• _Task goal_
All of the material below is to be returned exactly.

— START —

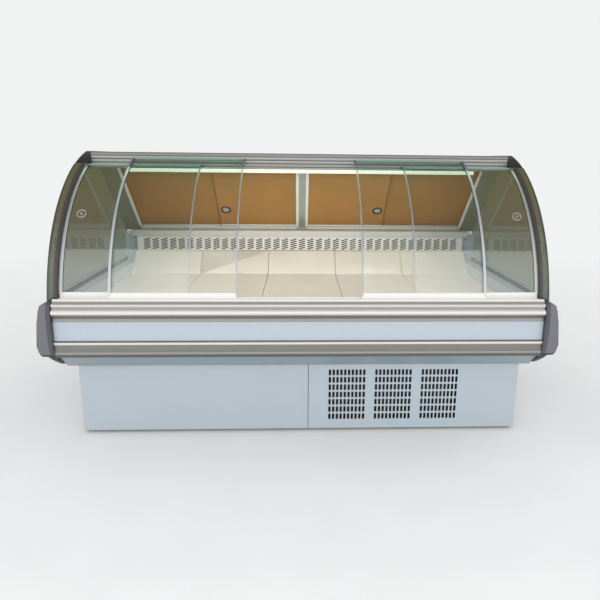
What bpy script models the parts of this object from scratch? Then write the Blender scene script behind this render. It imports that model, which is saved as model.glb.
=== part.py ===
"""Curved-glass refrigerated dipping cabinet, built as an assembly of separate named pieces.

Metres, +Z up, origin on the floor under the middle of the cabinet. The customer side faces -Y.
Depths are given as d, measured backwards from the face of the front bumper panel, so Y = FRONT_Y + d.
The rear doors stand in a leaning frame, whose own axes are X, n (out of the frame, backwards) and
s (up the slope).
"""

from math import asin, cos, pi, radians, sin, tau

import bmesh
import bpy

# ---------------------------------------------------------------- driving dimensions
FRONT_Y = -0.522
BODY_HALF = 0.970
END_HALF = 1.0345
FIT = 0.0003

TUB_FRONT = 0.012
TUB_REAR = 0.985
TUB_BOTTOM = 0.310
TUB_RIM = 0.600
TUB_REAR_RIM = 0.740
WALL = 0.060
CAVITY_HALF = 0.915
CAVITY_FLOOR = 0.368

BASE_HALF = 0.930
BASE_FRONT = 0.100
BASE_REAR = 0.955
SKIRT_GAP = 0.012
SKIRT_TOP = 0.3085
SHEET = 0.0015
PANEL_SEAM = 0.025
PAN_BOTTOM = 0.030
PAN_TOP = 0.033

# The front glass curves about one line that runs along X, a little tighter towards its top.
ARC_D = 0.720
ARC_Z = 0.515
ARC_R = 0.711
ARC_TAPER = 0.0118
ARC_STEPS = 16
PANE_PITCH = 0.013
END_GLASS_PROUD = 0.006
GLASS = 0.006
PANE_FOOT = 0.638
OUTER_PANE_TOP = 1.155
INNER_PANE_TOP = 1.126
EDGE_WIDE = 0.010
EDGE_NARROW = 0.005
TRACK_HALF = 0.950
PANE_WIDTH = 0.498
PANE_LEFT_EDGES = {"inner_left": -0.948, "outer_left": -0.758, "outer_right": 0.236, "inner_right": 0.450}

DECK_Z = 0.545
DECK_REAR = 0.800
PAN_COUNT = 5
PAN_SHEET = 0.0012

CANOPY_FRONT = 0.462
CANOPY_BOTTOM = 1.118
CANOPY_TOP = 1.180
CANOPY_REAR = 0.705
LIP_FRONT = 0.417
LIP_BOTTOM = 1.1105
CAP_BOTTOM = 1.128
POST_DEPTH = 0.016
LAMP_D = 0.545
LAMP_Z = 1.0985
LAMP_RADIUS = 0.008
LAMP_LENGTH = 1.640

REAR_D = 0.950
REAR_Z = 0.781
REAR_LEAN = radians(43.3)
REAR_RISE = 0.445
REAR_HALF = 0.902
REAR_DEPTH = 0.045
DOOR_THICK = 0.005
DOOR_INNER_N = 0.0085
DOOR_OUTER_N = 0.0235
DOOR_MEETING = 0.439
DOOR_LAP = 0.018
DOOR_FOOT = -0.006
DOOR_HEAD = 0.451
MULLION_HALF = 0.0185
TRIM_WIDTH = 0.014
TRIM_DEPTH = 0.006

GRILLE_BLOCKS = (0.110, 0.309, 0.509)
GRILLE_ROWS = 7
GRILLE_COLUMNS = 10
SLOT_PITCH_X = 0.0163
SLOT_PITCH_Z = 0.0338
SLOT_WIDTH = 0.0098
SLOT_HEIGHT = 0.0255
GRILLE_Z = 0.054

AIR_COLUMNS = 37
AIR_PITCH = 0.0475
AIR_WIDTH = 0.034
AIR_BOTTOM = 0.662
AIR_TOP = 0.727
LEDGE_FOOT = 0.7335
SWITCHES = {"lamp_switch": 0.690, "power_switch": 0.730}
SWITCH_TILT = radians(7)

# ---------------------------------------------------------------- scene and helpers
for old in list(bpy.data.objects):
    bpy.data.objects.remove(old)

PARTS = bpy.data.collections.new("dipping_cabinet")
CUTTERS = bpy.data.collections.new("cutters")
bpy.context.scene.collection.children.link(PARTS)
bpy.context.scene.collection.children.link(CUTTERS)

PROFILE_TURN = (pi / 2, 0, pi / 2)


def material(name, rgb, roughness, metallic=0.0, alpha=1.0):
    made = bpy.data.materials.new(name)
    made.use_nodes = True
    shader = made.node_tree.nodes["Principled BSDF"]
    shader.inputs["Base Color"].default_value = (*rgb, 1.0)
    shader.inputs["Roughness"].default_value = roughness
    shader.inputs["Metallic"].default_value = metallic
    shader.inputs["Alpha"].default_value = alpha
    return made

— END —

• _Complete output_
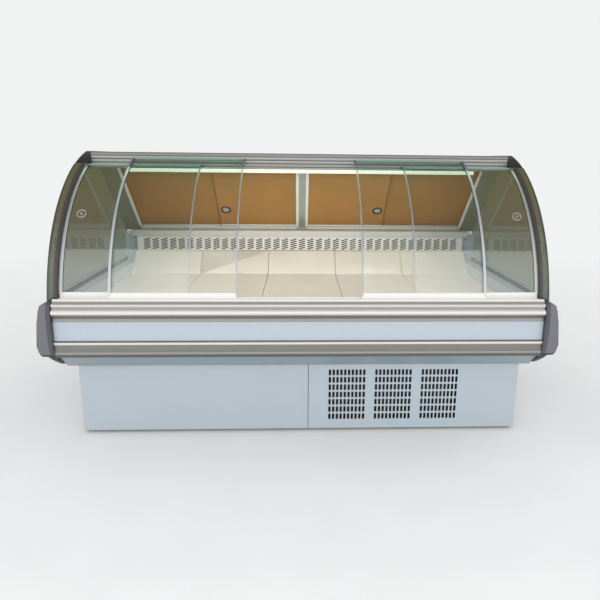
What bpy script models the parts of this object from scratch? Then write the Blender scene script behind this render. It imports that model, which is saved as model.glb.
=== part.py ===
"""Curved-glass refrigerated dipping cabinet, built as an assembly of separate named pieces.

Metres, +Z up, origin on the floor under the middle of the cabinet. The customer side faces -Y.
Depths are given as d, measured backwards from the face of the front bumper panel, so Y = FRONT_Y + d.
The rear doors stand in a leaning frame, whose own axes are X, n (out of the frame, backwards) and
s (up the slope).
"""

from math import asin, cos, pi, radians, sin, tau

import bmesh
import bpy

# ---------------------------------------------------------------- driving dimensions
FRONT_Y = -0.522
BODY_HALF = 0.970
END_HALF = 1.0345
FIT = 0.0003

TUB_FRONT = 0.012
TUB_REAR = 0.985
TUB_BOTTOM = 0.310
TUB_RIM = 0.600
TUB_REAR_RIM = 0.740
WALL = 0.060
CAVITY_HALF = 0.915
CAVITY_FLOOR = 0.368

BASE_HALF = 0.930
BASE_FRONT = 0.100
BASE_REAR = 0.955
SKIRT_GAP = 0.012
SKIRT_TOP = 0.3085
SHEET = 0.0015
PANEL_SEAM = 0.025
PAN_BOTTOM = 0.030
PAN_TOP = 0.033

# The front glass curves about one line that runs along X, a little tighter towards its top.
ARC_D = 0.720
ARC_Z = 0.515
ARC_R = 0.711
ARC_TAPER = 0.0118
ARC_STEPS = 16
PANE_PITCH = 0.013
END_GLASS_PROUD = 0.006
GLASS = 0.006
PANE_FOOT = 0.638
OUTER_PANE_TOP = 1.155
INNER_PANE_TOP = 1.126
EDGE_WIDE = 0.010
EDGE_NARROW = 0.005
TRACK_HALF = 0.950
PANE_WIDTH = 0.498
PANE_LEFT_EDGES = {"inner_left": -0.948, "outer_left": -0.758, "outer_right": 0.236, "inner_right": 0.450}

DECK_Z = 0.545
DECK_REAR = 0.800
PAN_COUNT = 5
PAN_SHEET = 0.0012

CANOPY_FRONT = 0.462
CANOPY_BOTTOM = 1.118
CANOPY_TOP = 1.180
CANOPY_REAR = 0.705
LIP_FRONT = 0.417
LIP_BOTTOM = 1.1105
CAP_BOTTOM = 1.128
POST_DEPTH = 0.016
LAMP_D = 0.545
LAMP_Z = 1.0985
LAMP_RADIUS = 0.008
LAMP_LENGTH = 1.640

REAR_D = 0.950
REAR_Z = 0.781
REAR_LEAN = radians(43.3)
REAR_RISE = 0.445
REAR_HALF = 0.902
REAR_DEPTH = 0.045
DOOR_THICK = 0.005
DOOR_INNER_N = 0.0085
DOOR_OUTER_N = 0.0235
DOOR_MEETING = 0.439
DOOR_LAP = 0.018
DOOR_FOOT = -0.006
DOOR_HEAD = 0.451
MULLION_HALF = 0.0185
TRIM_WIDTH = 0.014
TRIM_DEPTH = 0.006

GRILLE_BLOCKS = (0.110, 0.309, 0.509)
GRILLE_ROWS = 7
GRILLE_COLUMNS = 10
SLOT_PITCH_X = 0.0163
SLOT_PITCH_Z = 0.0338
SLOT_WIDTH = 0.0098
SLOT_HEIGHT = 0.0255
GRILLE_Z = 0.054

AIR_COLUMNS = 37
AIR_PITCH = 0.0475
AIR_WIDTH = 0.034
AIR_BOTTOM = 0.662
AIR_TOP = 0.727
LEDGE_FOOT = 0.7335
SWITCHES = {"lamp_switch": 0.690, "power_switch": 0.730}
SWITCH_TILT = radians(7)

# ---------------------------------------------------------------- scene and helpers
for old in list(bpy.data.objects):
    bpy.data.objects.remove(old)

PARTS = bpy.data.collections.new("dipping_cabinet")
CUTTERS = bpy.data.collections.new("cutters")
bpy.context.scene.collection.children.link(PARTS)
bpy.context.scene.collection.children.link(CUTTERS)

PROFILE_TURN = (pi / 2, 0, pi / 2)


def material(name, rgb, roughness, metallic=0.0, alpha=1.0):
    made = bpy.data.materials.new(name)
    made.use_nodes = True
    shader = made.node_tree.nodes["Principled BSDF"]
    shader.inputs["Base Color"].default_value = (*rgb, 1.0)
    shader.inputs["Roughness"].default_value = roughness
    shader.inputs["Metallic"].default_value = metallic
    shader.inputs["Alpha"].default_value = alpha
    return made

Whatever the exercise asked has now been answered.